When I am ill (I am suffering from gout at this very moment) tobacco is the best friend that my irritable nerves possess. When I am well, but exhausted for the time by a hard day's work, tobacco nerves and composes me. There is my evidence in two words. When a man allows himself to become a glutton in the matter of smoking tobacco, he suffers for it; and if he becomes a glutton in the matter of eating meat, he just as certainly suffers in another way. When I read learned attacks on the practice of smoking, I feel indebted to the writer—he adds largely to the relish of my cigar.

WILKIE COLONS.
February 10, 1882.

MR. MONCURE D. CONWAY, M. A.

My experience of stimulants has been insufficient to enable me to give any important opinion about them. As to tobacco, my strong hope is that my own sons will never use it; but if they should develop peculiar and excitable nerves, or become very emotional, or have much trouble, it is so likely that they might take to some worse habit that I would prefer they should smoke.

M. D. CONWAY.
February 22, 1882.

REV. W. H. DALLINGER, F. R. S.

I am not a pledged abstainer: I have used both tobacco and alcohol in various forms. Neither is at all necessary to my vigour of either body or mind. My use of tobacco has been but slight. I have never Used alcohol for years. I could never think deeply after the use of tobacco; I have felt a quickening of thought at times after a slight use of good wine; but I know, from physiological evidence, what practice has certainly proved, that no permanent benefit to either body or mind must be sought from its use. I have employed it with great benefit at times—that is, where it was better to afford the exhaustion following a mere stimulant, than to submit to an exhaustion which the stimulant could for the moment counteract.
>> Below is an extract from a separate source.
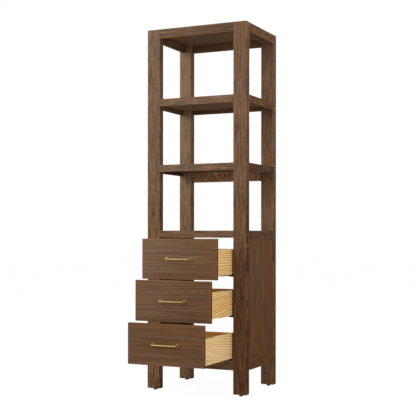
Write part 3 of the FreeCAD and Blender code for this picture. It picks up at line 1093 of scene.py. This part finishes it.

This is the only advantage, save to the palate, that I have known to be derived personally from the use of alcohol.

W. H. DALLINGER.
February 11, 1882.

PROFESSOR DARWIN.

I drink a glass of wine daily, and believe I should be better without any, though all doctors urge me to drink wine, as I suffer much from giddiness. I have taken snuff all my life, and regret that I ever acquired the habit, which I have often tried to leave off, and have succeeded for a time. I feel sure that it is a great stimulus and aid in my work. I also daily smoke two little paper cigarettes of Turkish tobacco. This is not a stimulus, but rests me after I have been compelled to talk, with tired memory, more than anything else. I am 73 years old.